DATASET CONTENT start
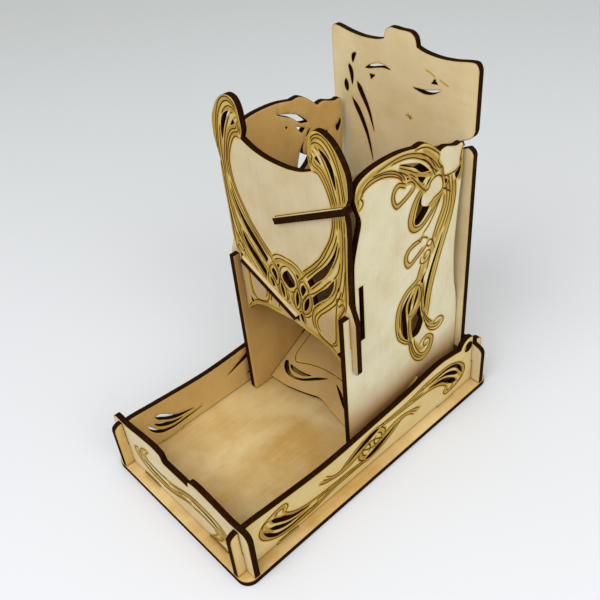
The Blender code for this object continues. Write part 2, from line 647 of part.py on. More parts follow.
def ramp(name, reach, tab_front, tab_back, tab_corner, sign, slope, back_fall, height):
    """Sloping plate between the side panels, with a tab through each upright plate.

    The loop is laid out in plan and carried up to the ramp's own plane. The front tab's left
    corner is rounded.
    """
    front = FRONT_BACK + SEAT_GAP
    back = BOARD_FACE - SEAT_GAP
    tip = TOWER_FRONT - RAMP_TAB_PROUD
    tail = BOARD_FACE + SHEET + RAMP_TAB_PROUD
    corner = arc((tab_front[0] + tab_corner, tip + tab_corner), tab_corner, 180, 270)
    plan = [
        (reach[0], front), (tab_front[0], front), *corner, (tab_front[1], tip),
        (tab_front[1], front), (reach[1], front), (reach[1], back), (tab_back[1], back),
        (tab_back[1], tail), (tab_back[0], tail), (tab_back[0], back), (reach[0], back),
    ]
    along_slope = Vector((math.cos(slope), 0, sign * math.sin(slope)))
    along_back = Vector((0, 1, -math.tan(back_fall)))
    normal = along_slope.cross(along_back).normalized()
    depth = normal.cross(along_slope)
    surface = (sign, slope, back_fall, height)
    origin = Vector((0, FRONT_MIDDLE, ramp_height(0, FRONT_MIDDLE, *surface)))
    axes = Matrix((along_slope, depth, normal)).transposed().to_4x4()
    frame = Matrix.Translation(origin) @ axes
    inverse = frame.inverted()
    lifted = [inverse @ Vector((x, y, ramp_height(x, y, *surface))) for x, y in plan]
    plate(name, [(p.x, p.y) for p in lifted], [], frame, PALE_BIRCH)


UPPER = (1, UPPER_RAMP_SLOPE, UPPER_BACK_FALL, UPPER_RAMP_HEIGHT)
LOWER = (-1, LOWER_RAMP_SLOPE, LOWER_BACK_FALL, LOWER_RAMP_HEIGHT)
UPPER_LEAN = HALF_SHEET * math.sin(UPPER_RAMP_SLOPE)
LOWER_LEAN = HALF_SHEET * math.sin(LOWER_RAMP_SLOPE)
UPPER_FREE_END = UPPER_RAMP_DROP - PANEL_INSIDE
LOWER_FREE_END = PANEL_INSIDE - LOWER_RAMP_DROP
UPPER_HELD_END = PANEL_INSIDE - SEAT_GAP - UPPER_LEAN
LOWER_HELD_END = -(PANEL_INSIDE - SEAT_GAP - LOWER_LEAN)
UPPER_TAB = (UPPER_FREE_END, UPPER_HELD_END - RAMP_TAB_SETBACK)
LOWER_TAB = (LOWER_HELD_END + RAMP_TAB_SETBACK, LOWER_FREE_END - LOWER_TAB_SHOULDER)
UPPER_SLOT_START = UPPER_TAB[0] - UPPER_LEAN - SLOT_CLEARANCE
LOWER_SLOT = (LOWER_TAB[0] - LOWER_LEAN - SLOT_CLEARANCE, LOWER_TAB[1] + LOWER_LEAN + SLOT_CLEARANCE)


def floor_ramp_height(along):
    """Height of the floor ramp's middle plane, whose lower front edge seats on the base."""
    start = WALL_FOOT + HALF_SHEET * math.cos(FLOOR_RAMP_SLOPE)
    run = along - (TOWER_FRONT + FLOOR_RAMP_FOOT - HALF_SHEET * math.sin(FLOOR_RAMP_SLOPE))
    return start + run * math.tan(FLOOR_RAMP_SLOPE)


def side_panel(name, side):
    """Side of the tower, with the finger that holds the front panel and the floor ramp's slot."""
    corner = (SIDE_START, FINGER_TOP)
    height = SIDE_TOP - FINGER_TOP
    tables = (SIDE_FRONT_SHARES, SIDE_TOP_SHARES, SIDE_LOBE_SHARES, SIDE_PETAL_SHARES, SIDE_REAR_SHARES)
    runs = [smooth(place(shares, corner, SIDE_DEPTH, height)) for shares in tables]
    foot = place(SIDE_FOOT_SHARES, (SIDE_START, WALL_FOOT), SIDE_DEPTH, height)
    slot_front = TOWER_FRONT - SLOT_CLEARANCE
    slot_back = FRONT_BACK + SLOT_CLEARANCE
    outline = foot + wall_foot((foot[-1][0], SIDE_START + SIDE_DEPTH), panel_tenons())[1:]
    for run in reversed(runs):
        outline += list(reversed(run))
    outline += [(slot_back, FINGER_TOP), (slot_back, LEG_SEAT), (slot_front, LEG_SEAT)]
    outline += [(slot_front, FINGER_TOP), (SIDE_START, FINGER_TOP)]
    slit = slot_back + FLEX_STRIP
    holes = openings(SIDE_OPENING_SHARES, corner, SIDE_DEPTH, height)
    holes.append(rectangle(slit, LEG_SEAT, slit + FLEX_SLIT_WIDTH, LEG_SEAT + FLEX_SLIT_LENGTH))
    middle = TOWER_FRONT + FLOOR_TAB_PLACE
    lean = Matrix.Rotation(FLOOR_RAMP_SLOPE, 2)
    half = FLOOR_TAB_LENGTH / math.cos(FLOOR_RAMP_SLOPE) / 2 + SLOT_CLEARANCE
    slot = rectangle(-half - FLOOR_SLOT_SPARE, -SLOT_HALF, half, SLOT_HALF)
    centre = Vector((middle, floor_ramp_height(middle)))
    holes.append([tuple(centre + lean @ Vector(point)) for point in slot])
    plate(name, outline, holes, standing_along(side * (PANEL_FACE - HALF_SHEET)), PALE_BIRCH)


def front_leg():
    """Right leg of the front panel, from the slot that straddles a side panel round its outer end."""
    near = PANEL_INSIDE - SLOT_CLEARANCE
    far = PANEL_FACE + SLOT_CLEARANCE
    foot = arc((far + LEG_WIDTH / 2, FRONT_BOTTOM + LEG_WIDTH), LEG_WIDTH / 2, 180, 360)
    slot = [(near, FRONT_BOTTOM + SEAT_GAP), (near, LEG_SEAT + SEAT_GAP), (far, LEG_SEAT + SEAT_GAP)]
    top = FINGER_TOP - LEG_WIDTH
    return slot + foot + [(far + LEG_WIDTH, top), (far + LEG_WIDTH * 3 / 4, FINGER_TOP)]


def above_lower_slope(shares):
    """Points on the front panel whose heights start at the lower ramp's slope."""
    slope = math.tan(LOWER_RAMP_SLOPE)
    level = BASE_TOP + LOWER_RAMP_HEIGHT
    return [(u * FRONT_WIDTH, level + u * FRONT_WIDTH * slope + v * RAMP_SPACING) for u, v in shares]


def field_openings(table):
    """Loops of a table of openings between the ramps."""
    return [opening([above_lower_slope(run) for run in runs]) for runs in table]


def front_leaves(horn_foot):
    """Cut-outs of the front panel: most come in pairs, one to each side."""
    horn = (0, horn_foot), FRONT_WIDTH, FRONT_TOP - horn_foot
    pairs = blades(FRONT_HORN_BLADE_SHARES, *horn) + openings(FRONT_HORN_OPENING_SHARES, *horn)
    pairs += field_openings(FRONT_PAIR_OPENING_SHARES)
    pairs += openings(FRONT_LEG_OPENING_SHARES, (0, FRONT_BOTTOM), FRONT_WIDTH, FRONT_DROP)
    right = field_openings(FRONT_RIGHT_OPENING_SHARES)
    left = field_openings(FRONT_LEFT_OPENING_SHARES)
    middle = (0, BASE_TOP + LOWER_RAMP_HEIGHT)
    oval = openings(FRONT_OVAL_OPENING_SHARES, middle, FRONT_WIDTH, RAMP_SPACING)
    return pairs + right + [mirrored(leaf) for leaf in pairs + left] + oval


def peaked_slot():
    """Front panel's slot for the lower ramp, whose upper edge rises to a peak near its right end."""
    low_left, low_right, high_right, high_left = ramp_slot(*LOWER_SLOT, FRONT_MIDDLE, *LOWER)
    peak = []
    for along, rise in SLOT_PEAK_SHARES:
        across, height = (start + along * (end - start) for start, end in zip(high_right, high_left))
        peak.append((across, height + rise * FRONT_DROP))
    return [low_left, low_right, high_right, *peak, high_left]


def front_panel():
    """Front of the tower: two horns over a bowed mouth, and legs that straddle the side panels."""
    arch = smooth(place(FRONT_ARCH_SHARES, (0, FRONT_BOTTOM), PANEL_INSIDE - SLOT_CLEARANCE, FRONT_DROP))
    edge = FRONT_LIP_SHARES[-1][0] * FRONT_WIDTH
    low_left, low_right, high_right, high_left = ramp_slot(UPPER_SLOT_START, edge, FRONT_MIDDLE, *UPPER)
    flank_height = low_right[1] - FINGER_TOP
    flank, lip = (
        smooth(place(shares, (0, FINGER_TOP), FRONT_WIDTH, flank_height))
        for shares in (FRONT_FLANK_SHARES, FRONT_LIP_SHARES)
    )
    horn_foot = ramp_slot(edge, FRONT_HORN_SHARES[1][0] * FRONT_WIDTH, FRONT_MIDDLE, *UPPER)[2][1]
    horn, mouth = (
        smooth(place(shares, (0, horn_foot), FRONT_WIDTH, FRONT_TOP - horn_foot))
        for shares in (FRONT_HORN_SHARES, FRONT_MOUTH_SHARES)
    )
    below = arch + front_leg() + flank + lip
    above = horn + mouth
    outline = below + [low_right, low_left, high_left, high_right] + above + mirrored(below + above)
    holes = front_leaves(horn_foot) + [peaked_slot()]
    plate("front_panel", outline, holes, standing_across(FRONT_MIDDLE), PALE_BIRCH)


def back_board():
    """Tall board behind the tower, hung by its ears; its top tab lies in the front wall as a lid."""
    corner = (0, BOARD_FOOT)
    half = BOARD_WIDTH / 2
    ear = LONG_WALL_FACE - SEAT_GAP
    top, tab = (
        smooth(place(shares, corner, BOARD_WIDTH, BOARD_HEIGHT))
        for shares in (BOARD_TOP_SHARES, BOARD_TAB_SHARES)
    )
    start = half - NOTCH_LIP_WIDTH
    low_left, low_right, high_right, high_left = ramp_slot(UPPER_SLOT_START, start, BOARD_MIDDLE, *UPPER)
    upper_lip = smooth(place(NOTCH_UPPER_LIP_SHARES, high_right, NOTCH_LIP_WIDTH, NOTCH_LIP_HEIGHT))
    lower_lip = smooth(place(NOTCH_LOWER_LIP_SHARES, low_right, NOTCH_LIP_WIDTH, NOTCH_LIP_HEIGHT))
    ear_top = BOARD_FOOT + EAR_HEIGHT
    feet = [(0, BOARD_FOOT), (ear, BOARD_FOOT), (ear, ear_top), (half, ear_top)]
    crown = list(reversed(top)) + tab
    outline = feet + lower_lip + [low_right, low_left, high_left] + upper_lip + crown + mirrored(feet + crown)
    holes = blades(BOARD_BLADE_SHARES, corner, BOARD_WIDTH, BOARD_HEIGHT)
    holes += openings(BOARD_OPENING_SHARES, corner, BOARD_WIDTH, BOARD_HEIGHT)
    holes.append(ramp_slot(*LOWER_SLOT, BOARD_MIDDLE, *LOWER))
    plate("back_board", outline, holes, standing_across(BOARD_MIDDLE), PALE_BIRCH)


def ramps():
    """The upper ramp falls to the left and the lower ramp to the right."""
    front_edge = FRONT_FLANK_SHARES[-1][0] * FRONT_WIDTH
    upper = (UPPER_FREE_END, UPPER_HELD_END)
    lower = (LOWER_HELD_END, LOWER_FREE_END)
    ramp("upper_ramp", upper, (UPPER_FREE_END, front_edge), UPPER_TAB, 0, *UPPER)
    ramp("lower_ramp", lower, LOWER_TAB, LOWER_TAB, RAMP_TAB_CORNER, *LOWER)


def floor_ramp():
    """Slope that sends the dice forward into the tray, held by a tab in each side panel."""
    lean = HALF_SHEET * math.sin(FLOOR_RAMP_SLOPE)
    start = TOWER_FRONT + FLOOR_RAMP_FOOT - lean
    back = BOARD_FACE - SEAT_GAP - lean
    half = PANEL_INSIDE - SEAT_GAP
    wing = PANEL_FACE + FLOOR_TAB_PROUD
    depth = (back - start) / math.cos(FLOOR_RAMP_SLOPE)
    middle = (TOWER_FRONT + FLOOR_TAB_PLACE - start) / math.cos(FLOOR_RAMP_SLOPE)
    reach = FLOOR_TAB_LENGTH / math.cos(FLOOR_RAMP_SLOPE) / 2
    corner = (0, 0)
    edge = smooth(place(FLOOR_EDGE_SHARES, corner, 2 * half, depth))
    tab = [(half, middle - reach), (wing, middle - reach), (wing, middle + reach), (half, middle + reach)]
    outline = edge + tab + [(half, depth), (-half, depth)] + mirrored(tab)
    leaves = openings(FLOOR_OPENING_SHARES, corner, 2 * half, depth)
    holes = leaves + [mirrored(leaf) for leaf in leaves]
    origin = Matrix.Translation((0, start, floor_ramp_height(start)))
    plate("floor_ramp", outline, holes, origin @ Matrix.Rotation(FLOOR_RAMP_SLOPE, 4, "X"), WARM_BIRCH)


def main():
    for existing in list(bpy.data.objects):
        bpy.data.objects.remove(existing, do_unlink=True)
    base_plate()
    long_wall("left_wall", -1)
    long_wall("right_wall", 1)
    end_wall("front_wall", -1, FRONT_WALL_HEIGHT, front_wall_top())
    end_wall("back_wall", 1, BACK_WALL_HEIGHT, back_wall_top())
    side_panel("left_side_panel", -1)
    side_panel("right_side_panel", 1)
    front_panel()
    back_board()
    ramps()
    floor_ramp()


main()
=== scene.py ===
"""Looks of a laser-cut birch dice tower with its walled tray.

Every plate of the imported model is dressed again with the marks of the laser: its rim is read
from the model, refined to a smooth path, and a worn-edge profile is carried along it. The faces
between are filled with a net that is fine beside cuts and engraved lines, and carries how
scorched the veneer is there. The engraved lines are thin burnt ribbons that lie on the faces.

Shapes are worked out in millimetres on each plate's own plane and put into metres at the end.
"""

import json
import logging
import math
from dataclasses import dataclass, field
from enum import Enum

import bpy
import numpy as np
from mathutils import Matrix, Vector
from mathutils.geometry import delaunay_2d_cdt

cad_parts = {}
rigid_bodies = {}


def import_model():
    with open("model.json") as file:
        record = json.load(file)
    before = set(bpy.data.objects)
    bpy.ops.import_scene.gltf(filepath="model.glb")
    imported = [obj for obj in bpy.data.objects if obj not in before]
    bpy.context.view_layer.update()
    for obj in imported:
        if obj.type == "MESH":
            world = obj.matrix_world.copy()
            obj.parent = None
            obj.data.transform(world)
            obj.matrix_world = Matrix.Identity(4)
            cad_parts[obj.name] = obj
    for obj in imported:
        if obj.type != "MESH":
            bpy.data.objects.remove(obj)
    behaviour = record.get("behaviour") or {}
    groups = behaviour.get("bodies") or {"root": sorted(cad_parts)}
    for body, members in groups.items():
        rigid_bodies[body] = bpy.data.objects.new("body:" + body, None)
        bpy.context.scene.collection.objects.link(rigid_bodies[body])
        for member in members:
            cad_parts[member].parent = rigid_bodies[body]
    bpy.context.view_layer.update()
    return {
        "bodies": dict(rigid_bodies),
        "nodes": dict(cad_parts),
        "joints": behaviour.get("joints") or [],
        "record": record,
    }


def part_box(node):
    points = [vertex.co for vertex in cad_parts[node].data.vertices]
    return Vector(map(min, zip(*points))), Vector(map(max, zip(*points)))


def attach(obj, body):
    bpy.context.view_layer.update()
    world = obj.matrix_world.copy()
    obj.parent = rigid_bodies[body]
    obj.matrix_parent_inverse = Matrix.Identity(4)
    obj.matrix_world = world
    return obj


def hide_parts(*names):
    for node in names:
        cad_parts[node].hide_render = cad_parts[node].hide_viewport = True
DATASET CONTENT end
◆ EXERCISE INSTRUCTIONS
Give back the listing exactly, please, from its first line to the line containing "each upright plate.", inclusive, and nothing past that line.

◆ SOLUTION TO THE PROBLEM
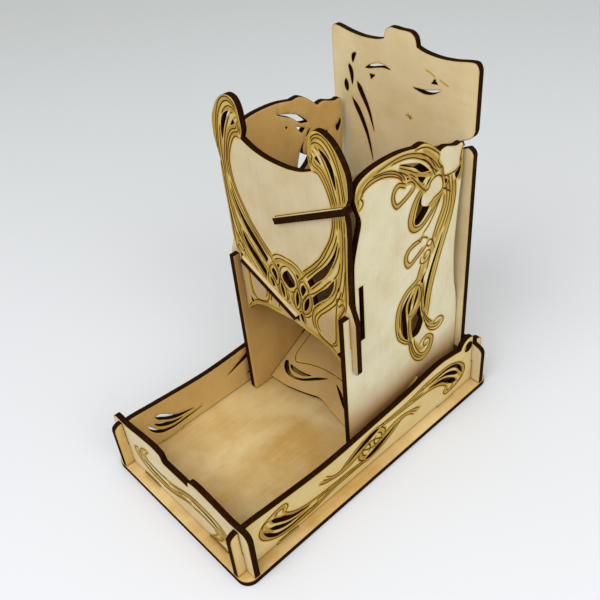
The Blender code for this object continues. Write part 2, from line 647 of part.py on. More parts follow.
def ramp(name, reach, tab_front, tab_back, tab_corner, sign, slope, back_fall, height):
    """Sloping plate between the side panels, with a tab through each upright plate.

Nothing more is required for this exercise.